President Barack Obama today said the US would send up to 250 more special forces and other military personnel to Syria to help rebels fight Islamic State group jihadists.
Obama was in Germany for talks with Chancellor Angela Merkel, and both later met the British, French and Italian leaders to discuss the battle against IS in its self-declared “caliphate” across northern Syria and Iraq.
In a speech in the German city of Hanover, Obama hailed NATO partners’ progress so far in pushing back IS, which he called “the most urgent threat to our nations”.
“A small number of American special operations forces are already on the ground in Syria and their expertise has been critical as local forces have driven ISIL out of key areas,” he said, using an alternative acronym for the militant group.
“So, given the success, I have approved the deployment of up to 250 additional US personnel in Syria, including special forces, to keep up this momentum.”
The US forces will not lead the fight on the ground but provide training and advice to local forces against IS.
“These terrorists will learn the same lessons that others before them have, which is: your hatred is no match for our nations, united in defence of our way of life,” said Obama.
Syrian opposition group the High Negotiations Committee said boosting the US military presence to about 300 would be “a good step” and help “rid our country of this scourge”.
“But Syria will not be free of terrorism until we see the end of the Assad regime’s reign of terror,” added HNC spokesman Salem Al Meslet.
While most world powers agree that IS—which has boasted of beheadings and other battlefield atrocities as well as terror attacks in Paris and Brussels—must be defeated, they have backed different sides in Syria’s complex civil war.
Western powers have offered some support to moderate rebels, while Russia has sent troops and fighter jets to back the regime of President Bashar al-Assad.
Aiming to end the bloodshed, all sides eight weeks ago agreed a ceasefire, but it has been frayed by escalating violence around Aleppo, with dozens killed by government air strikes and rebel rockets.
Obama yesterday pressed for all parties to return to the negotiating table and “reinstate” the internationally-brokered ceasefire—the clearest indication yet that the White House believes the truce has all but disintegrated.
Russian Foreign Minister Sergei Lavrov, meanwhile, put some blame for the lack of progress on the US side.
“We came to an agreement with the Americans for them to use their influence on these ‘good opposition’ groups and to get them to leave, so that no one would hinder the destruction of terrorist groups,” Lavrov said.
“But despite these promises made by the US, nothing has been done in the two months since.”
A Western diplomat in Geneva told AFP that the truce deal “is in poor shape, the result very largely of Assad regime attacks on Syria civilians, towns and marketplaces, as well as on the moderate armed opposition”.
But the diplomat said all parties to the International Syria Support Group which agreed the truce are committed to maintaining it, “and no member believes the cessation (of violence) to be over”.
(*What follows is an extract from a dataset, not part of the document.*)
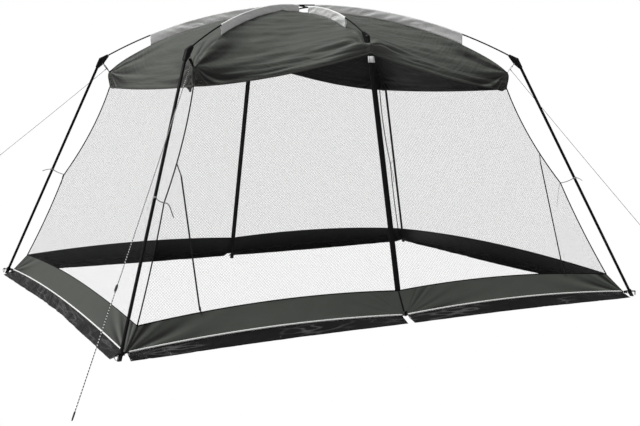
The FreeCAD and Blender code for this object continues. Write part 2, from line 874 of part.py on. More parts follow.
def sector(centre, side, direction, inner, outer, spread, width):
    # part of a ring in the upright plane: from inner to outer radius, within the spread each way
    start = FreeCAD.Rotation(side, -spread).multVec(direction)
    face = Part.Face(Part.makePolygon([
        centre + start * inner,
        centre + start * outer,
        centre + start * outer + side * width,
        centre + start * inner + side * width,
        centre + start * inner,
    ]))
    face.translate(side * (-width / 2))
    return face.revolve(centre, side, 2 * spread)


def guy_anchor(name):
    # where a guy line leaves the tab at the canopy's corner
    lug = lug_point(name)
    return lug + link_direction(name) * (LINK_LENGTH + TAB_EYE + GUY_ANCHOR)


def guy_direction(name):
    return (STAKES[name] - guy_anchor(name)).normalize()


def guy_radius(name):
    return FRONT_GUY_R if name == "front_left" else GUY_R


def make_tabs():
    tabs = []
    for name in CORNERS:
        side = UP.cross(outward(name))
        lug = lug_point(name)
        direction = link_direction(name)
        bow = LINK_LENGTH - WIRE_R - SEAT_GAP
        width = HUB_PLATE
        far = bow + TAB_EYE
        eye = sector(lug, side, direction, bow - TAB_WALL, far + TAB_WALL, TAB_SPREAD, width)
        wall_angle = math.degrees(TAB_WALL / bow)
        eye = eye.cut(sector(lug, side, direction, bow, far, TAB_SPREAD - wall_angle, 2 * width))
        length = (eave_point(name) - lug).Length - SEAT_GAP * 2 - far - TAB_WALL / 2
        root = lug + direction * (far + TAB_WALL / 2)
        normal = direction.cross(side)
        tongue = bar(root, direction, side, normal, length, width, -TAB_WALL / 2, TAB_WALL / 2)
        tab = eye.fuse(tongue)
        if name in STAKES:
            start = guy_anchor(name)
            end = start + guy_direction(name) * GUY_WHIPPING
            tab = tab.fuse(rod(start, end, guy_radius(name) + TAPE_WALL))
        tabs.append(tab.removeSplitter())
    save("canopy_tabs", tabs)


def make_ties():
    ties = []
    for name in CORNERS:
        radius = LEG_R + SEAT_GAP
        centre = leg_line(name, TIE_LEG_Z)
        axis = leg_axis(name)
        start = tie_point(name) + outward(name) * SEAT_GAP
        along = (centre - start).normalize()
        across = (UP - along * UP.dot(along)).normalize()
        normal = along.cross(across)
        half = axis * (TAPE_BAND / 2)
        tie = rod(centre - half, centre + half, radius + TAPE_WALL)
        low = -TAPE_WALL / 2
        high = TAPE_WALL / 2
        strip = bar(start, along, across, normal, (centre - start).Length, TAPE_BAND, low, high)
        tie = tie.fuse(strip)
        knot = mix(start, centre, TIE_KNOT_AT)
        tail = bar(knot, UP * -1, along, normal, TAIL_LENGTH, TAPE_BAND, low, high)
        tie = tie.fuse(tail)
        tie = tie.cut(rod(centre - axis * THROUGH, centre + axis * THROUGH, radius))
        ties.append(tie.removeSplitter())
    for name in MIDDLES:
        radius = MID_LEG_R + SEAT_GAP
        centre = leg_line(name, MID_HEM_Z - MID_WRAP_DOWN)
        half = leg_axis(name) * (MID_WRAP / 2)
        wrap = rod(centre - half, centre + half, radius + TAPE_WALL)
        ties.append(wrap.cut(rod(centre - half * 2, centre + half * 2, radius)))
    save("tie_tapes", ties)


def ring_pivot(name):
    if is_corner(name):
        centre = leg_line(name, RING_Z)
        return centre + outward(name) * (LEG_R + CAP_WALL + CORNER_RING_OUT)
    return skirt_point(name) + outward(name) * MID_RING_OUT + UP * (MID_RING_Z - MID_SKIRT_Z)


def make_rings():
    half = RING_WIDTH / 2
    shoulder = RING_DROP * RING_SHOULDER
    toe = half * RING_TOE
    outline = [(-half, 0), (half, 0), (half, shoulder)]
    outline += [(toe, RING_DROP), (-toe, RING_DROP), (-half, shoulder)]
    for name in RING:
        pivot = ring_pivot(name)
        side = UP.cross(outward(name))
        points = [pivot + side * across - UP * down for across, down in outline]
        save("peg_ring_" + name, wire_loop(points, RING_WIRE_R))


def make_webbing():
    straps = []
    bore = RING_WIRE_R + PIN_CLEARANCE
    for name in RING:
        pivot = ring_pivot(name)
        side = UP.cross(outward(name))
        reach = side * (STRAP_WIDTH / 2)
        tunnel = rod(pivot - reach, pivot + reach, bore + STRAP_THICK)
        strap = corner_strap(name, pivot, tunnel) if is_corner(name) else middle_strap(name, pivot, tunnel)
        strap = strap.cut(rod(pivot - side * RING_WIDTH, pivot + side * RING_WIDTH, bore))
        straps.append(strap)
    save("foot_webbing", straps)


def webbing(start, along, across, length):
    normal = along.cross(across)
    return bar(start, along, across, normal, length, STRAP_WIDTH, -STRAP_THICK / 2, STRAP_THICK / 2)


def corner_strap(name, pivot, tunnel):
    # from the skirt's corner round the leg's cap, then out to the pegging ring
    axis = leg_axis(name)
    out = outward(name)
    inner = LEG_R + SEAT_CLEARANCE + CAP_WALL + SEAT_GAP
    centre = leg_line(name, RING_Z)
    half = axis * (STRAP_WIDTH / 2)
    start = skirt_point(name) + (centre - skirt_point(name)).normalize() * STRAP_GAP
    along = (centre - start).normalize()
    across = (UP - along * UP.dot(along)).normalize()
    normal = along.cross(across)
    strap = tunnel.fuse(rod(centre - half, centre + half, inner + STRAP_THICK))
    strap = strap.fuse(webbing(start, along, across, (centre - start).Length))
    strap = strap.fuse(webbing(centre, out, UP.cross(out), (pivot - centre).Length))
    strap = strap.cut(rod(centre - axis * THROUGH, centre + axis * THROUGH, inner))
    hole = start + along * EYELET_AT
    print("eyelet %s at %s axis %s" % (name, [round(v, 3) for v in hole], [round(v, 6) for v in normal]))
    return strap.cut(rod(hole - normal * STRAP_THICK, hole + normal * STRAP_THICK, EYELET_R))


def middle_strap(name, pivot, tunnel):
    start = skirt_point(name) + outward(name) * STRAP_GAP
    along = (pivot - start).normalize()
    return tunnel.fuse(webbing(start, along, UP.cross(outward(name)), (pivot - start).Length))


# ---- guy lines ----------------------------------------------------------------------------------
def make_guys():
    for name, stake in STAKES.items():
        radius = guy_radius(name)
        along = guy_direction(name)
        start = guy_anchor(name) + along * GUY_WHIPPING
        if name == "front_left":
            end = stake - along * (TIP_LENGTH + TIP_R)
            cord = [rod(start, end, radius), rod(end, end + along * TIP_LENGTH, TIP_R)]
        else:
            end = start + along * (GUY_SEEN[name] - LOOP_R)
            across = along.cross(UP).normalize()
            ring = Part.makeTorus(LOOP_R, radius, end + along * LOOP_R, across)
            cord = [rod(start, end, radius).fuse(ring).removeSplitter()]
        run = (end - start).Length
        ratio = cord[0].Volume / (math.pi * radius ** 2 * run)
        measured = (name, run, radius, ratio)
        print("guy %s: one straight run of %.0f mm, radius %.1f, volume ratio %.3f" % measured)
        save("guy_line_" + name, cord)
    name = "front_left"
    along = guy_direction(name)
    centre = mix(guy_anchor(name), STAKES[name], TENSIONER_AT)
    across = along.cross(UP).normalize()
    normal = across.cross(along)
    start = centre - along * (TENSIONER_LENGTH / 2)
    high = TENSIONER_THICK / 2
    slab = bar(start, along, across, normal, TENSIONER_LENGTH, TENSIONER_WIDTH, -high, high)
    reach = along * TENSIONER_LENGTH
    bore = rod(centre - reach, centre + reach, FRONT_GUY_R + PIN_CLEARANCE)
    save("guy_tensioner", slab.cut(bore))


def facts():
    # joint positions and axes
    def show(label, point, axis):
        print("%-28s at %s axis %s" % (label, [round(v, 3) for v in point], [round(v, 6) for v in axis]))
    for panel in ("front_left", "front_right"):
        top, bottom, along, across, normal = zip_frame(panel)
        show("zip " + panel + " %.1f" % (top - bottom).Length, bottom, along)
        show("pull " + panel, zip_pivot(panel), across)
    for name in CORNERS:
        show("link " + name, lug_point(name), UP.cross(outward(name)))
    for name in RING:
        show("ring " + name, ring_pivot(name), UP.cross(outward(name)))
    for name, stake in STAKES.items():
        show("guy " + name, guy_anchor(name) + guy_direction(name) * GUY_WHIPPING, guy_direction(name))


make_legs()
make_caps()
make_hubs()
make_poles()
make_canopy()
make_sleeves()
make_walls()
make_skirts()
make_zips()
make_links()
make_tabs()
make_ties()
make_rings()
make_webbing()
make_guys()
facts()
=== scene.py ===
import math
import bmesh
import bpy
import numpy as np
from mathutils import Matrix, Vector, noise


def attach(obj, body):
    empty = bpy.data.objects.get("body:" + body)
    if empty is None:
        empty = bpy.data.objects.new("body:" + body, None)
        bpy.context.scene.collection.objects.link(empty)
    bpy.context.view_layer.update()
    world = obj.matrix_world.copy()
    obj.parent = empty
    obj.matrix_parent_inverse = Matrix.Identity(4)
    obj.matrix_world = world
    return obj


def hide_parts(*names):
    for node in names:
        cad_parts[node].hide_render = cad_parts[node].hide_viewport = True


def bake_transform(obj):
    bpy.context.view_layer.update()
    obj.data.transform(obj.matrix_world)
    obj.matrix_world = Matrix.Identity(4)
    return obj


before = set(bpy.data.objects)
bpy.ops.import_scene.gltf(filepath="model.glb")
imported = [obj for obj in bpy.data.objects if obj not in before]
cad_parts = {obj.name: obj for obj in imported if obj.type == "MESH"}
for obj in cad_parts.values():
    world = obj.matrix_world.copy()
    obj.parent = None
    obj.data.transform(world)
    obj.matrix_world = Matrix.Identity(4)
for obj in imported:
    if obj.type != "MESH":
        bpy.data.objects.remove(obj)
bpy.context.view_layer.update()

root = "shelter"
scene = bpy.context.scene
up = np.array([0.0, 0.0, 1.0])


cameraSetup = {"lens": 55.65, "place": (-3.513, -6.696, 1.456), "turn": -28.67, "tilt": 83.2, "roll": 0.28}


def addCamera():
    data = bpy.data.cameras.new("camera")
    data.lens = cameraSetup["lens"]
    data.sensor_width = 36
    data.sensor_fit = "HORIZONTAL"
    data.clip_start = 0.05
    data.clip_end = 200
    camera = bpy.data.objects.new("camera", data)
    scene.collection.objects.link(camera)
    turn = Matrix.Rotation(math.radians(cameraSetup["turn"]), 4, "Z")
    tilt = Matrix.Rotation(math.radians(cameraSetup["tilt"]), 4, "X")
    roll = Matrix.Rotation(math.radians(cameraSetup["roll"]), 4, "Z")
    camera.matrix_world = Matrix.Translation(cameraSetup["place"]) @ turn @ tilt @ roll
    scene.camera = camera


addCamera()


plan = {
    "foot": (1.935, 1.520), "midFootY": 1.375, "hub": (1.290, 0.922, 1.721), "midHub": (0.925, 1.845),
    "peakZ": 2.126, "poleStep": 0.0103, "legRadius": 0.010, "midLegRadius": 0.0125,
}
hem = {"corner": (1.235, 0.885, 1.505), "midZ": 1.735, "sag": 0.015, "curve": 1.5, "valance": 0.123,
       "tuck": 0.070}
ridge = {"drop": 0.054, "cornerEnd": 1.185, "midEnd": 0.630, "start": 0.085, "cornerRise": 0.021,
         "midRise": 0.039}
seam = {"tie": (1.535, 1.160, 0.820), "upperBow": 0.034, "lowerBow": 0.012, "midOffset": 0.0175}
skirt = {
    "top": (1.790, 1.400, 0.155), "low": (1.890, 1.482, 0.026), "midTopZ": 0.185, "midLow": (1.430, 0.035),
    "topLift": 0.038, "lift": 0.038, "sideLift": 0.014, "tuck": 0.022,
}
corners = {"rear_left": (-1, 1), "front_left": (-1, -1), "front_right": (1, -1), "rear_right": (1, 1)}
middles = {"front_middle": (0, -1), "rear_middle": (0, 1)}
ring = ["rear_left", "front_left", "front_middle", "front_right", "rear_right", "rear_middle"]
panels = {
    "left": ("rear_left", "front_left"), "front_left": ("front_left", "front_middle"),
    "front_right": ("front_middle", "front_right"), "right": ("front_right", "rear_right"),
    "rear_right": ("rear_right", "rear_middle"), "rear_left": ("rear_middle", "rear_left"),
}
poleTops = {
    "rear_left": 0, "front_right": 0, "front_left": 1, "rear_right": 1, "front_middle": 2, "rear_middle": 2,
}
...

Ground troops ‘a mistake’ - Syria’s conflict, which began in March 2011 with widespread anti-Assad protests, has since spiralled into a multi-front war that has killed 270,000 people.
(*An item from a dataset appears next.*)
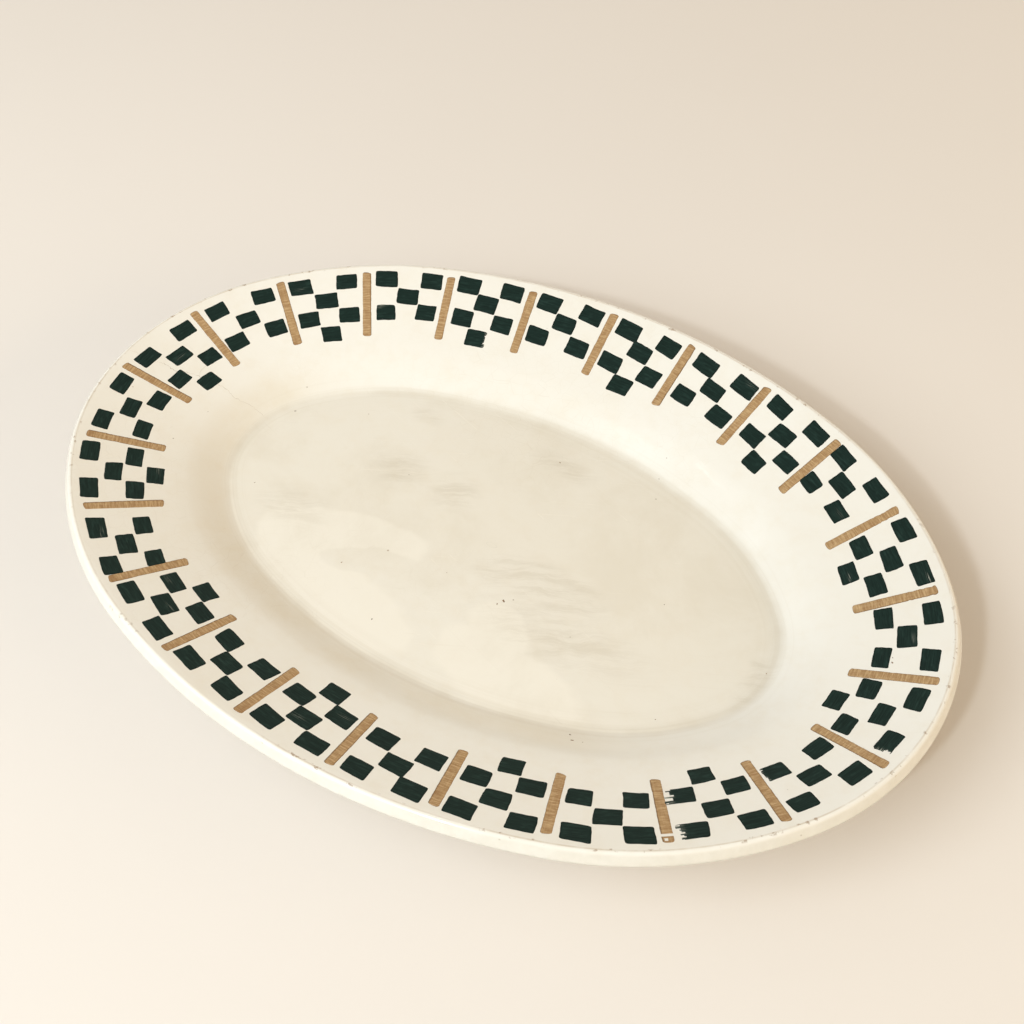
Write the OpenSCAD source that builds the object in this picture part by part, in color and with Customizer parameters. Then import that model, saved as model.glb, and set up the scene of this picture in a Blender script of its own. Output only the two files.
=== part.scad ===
// Oval serving platter in glazed earthenware with a hand-painted rim.
// One fired clay body with a foot ring, a glaze skin over it, a second
// glaze skin inside the foot, and brush-painted checks and bars on the rim.
// Millimetres, +Z up, origin on the table under the middle of the foot ring,
// +X along the long axis.
//
// The outline is an eight-centred oval: two end arcs, four shoulder arcs and
// two side arcs, all tangent. One profile is swept round every arc, so the
// rim keeps the same width all the way round.

/* [Outline] */
// Radius of the two end arcs, at the rim edge
end_r = 98; // [94:1:101]
// Radius of the four shoulder arcs, at the rim edge
shoulder_r = 147; // [142:1:152]
// Radius of the two side arcs, at the rim edge
side_r = 249; // [243:1:255]

/* [Section] */
// Height from the table to the rim edge
platter_h = 32; // [31:0.5:34]
// Depth of the well floor below the rim edge
well_depth = 23; // [22:0.5:24]
// Inset of the bend between the rim and the well wall
rim_w = 42; // [40:0.5:42.5]
// Drop of the rim for each millimetre inward
rim_slope = 0.35; // [0.3:0.01:0.38]
// Thickness of the rim, measured straight down
rim_t = 6.4; // [5.5:0.1:7]
// Inset of the crease between the well wall and the floor
floor_inset = 56.5; // [54.5:0.5:59]
// Thickness of the floor
floor_t = 5.2; // [4.5:0.1:5.6]
// How far the lip swells outside the rim edge
lip_out = 2.2; // [1.8:0.1:2.6]
// How far below the rim edge the side of the lip turns under
lip_drop = 5.5; // [5:0.1:5.7]
// Inset of the middle of the foot ring
foot_inset = 56.5; // [55.5:0.5:57.5]
// Width of the foot ring where it meets the table
foot_w = 4.6; // [4:0.1:5.2]

/* [Glaze] */
// Thickness of the glaze skin
glaze_t = 0.3; // [0.25:0.01:0.4]
// Height above the table at which the glaze was wiped off the foot
glaze_line = 1.6; // [1.4:0.1:2]

/* [Painting] */
// Thickness of the painted colour on the glaze
paint_t = 0.14; // [0.1:0.01:0.2]
// Length of a check along the rim
check_l = 10; // [8.6:0.1:10.4]
// Width of a check across the rim
check_w = 6.9; // [6:0.1:7]
// Distance from the middle of a panel to each paired check
pair_x = 9.2; // [8.6:0.1:9.4]
// Inset of the outermost row of checks
first_row = 7.9; // [7:0.1:9]
// Distance between rows of checks
row_step = 7.8; // [7.6:0.1:8]
// Width of a bar
bar_w = 3.7; // [2.4:0.1:3.8]
// Inset of the outer end of the bars
bar_from = 4.4; // [3.5:0.1:5]
// Inset of the inner end of the bars
bar_to = 32.8; // [31:0.1:33.5]
// Shift of the whole painted ring along the rim
ring_shift = -5; // [-8:0.5:8]
// How much the hand-spaced panels bunch up and spread out
spacing_drift = 1.6; // [0:0.1:1.8]
// Unevenness of each stroke
wobble = 0.35; // [0:0.05:0.5]

/* [Hidden] */
$fn = 144;

panels = 24;
floor_z = platter_h - well_depth;
base_z = floor_z - floor_t;
s_cut = 84;     // inset at which the swept arcs stop and the middle takes over
s_mid = 78;     // inset of the edge of the middle

// ---- the oval ------------------------------------------------------------
// Directions in which one arc hands over to the next. They are the 3-4-5 and
// 44-117-125 triangles, so that neighbouring arcs meet on round numbers.
d1 = [0.8, 0.6];        // end arc to shoulder arc
d2 = [0.352, 0.936];    // shoulder arc to side arc
c_side = [0, -(side_r - shoulder_r) * d2[1] - (shoulder_r - end_r) * d1[1]];
c_end = [(shoulder_r - end_r) * d1[0] + (side_r - shoulder_r) * d2[0], 0];
c_sho = c_end - (shoulder_r - end_r) * d1;
rim_a = c_end[0] + end_r;       // half length of the rim edge
rim_b = c_side[1] + side_r;     // half width of the rim edge

t1 = atan2(d1[1], d1[0]);
t2 = atan2(d2[1], d2[0]);

// the eight arcs, anticlockwise from the one that straddles +X:
// [centre, radius at the rim edge, first angle, last angle]
ARCS = [
  [c_end, end_r, -t1, t1],
  [c_sho, shoulder_r, t1, t2],
  [c_side, side_r, t2, 180 - t2],
  [[-c_sho[0], c_sho[1]], shoulder_r, 180 - t2, 180 - t1],
  [-c_end, end_r, 180 - t1, 180 + t1],
  [-c_sho, shoulder_r, 180 + t1, 180 + t2],
  [-c_side, side_r, 180 + t2, 360 - t2],
  [[c_sho[0], -c_sho[1]], shoulder_r, 360 - t2, 360 - t1]
];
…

Obama has come under criticism for his handling of Syria’s war, with opponents saying he could have done more to stem the bloodshed.
But the US president—who came to power vowing to withdraw US troops from Iraq and Afghanistan—has stood firm in his opposition to plunging the United States into another ground war in the Islamic world.
In an interview with the BBC, Obama said that “it would be a mistake for the United States, or Great Britain, or a combination of Western states to send in ground troops and overthrow the Assad regime.”
Pressure on Obama to end the bloodshed is increasing in the United States, which in is the throes of a fiercely fought presidential election race, and from European allies who want to halt the massive influx of refugees.
Many of his critics have called for a safe zone to be established, but Obama has rejected the idea.
“As a practical matter, sadly, it is very difficult to see how it would operate short of us essentially being willing to militarily take over a big chunk of that country,” Obama said.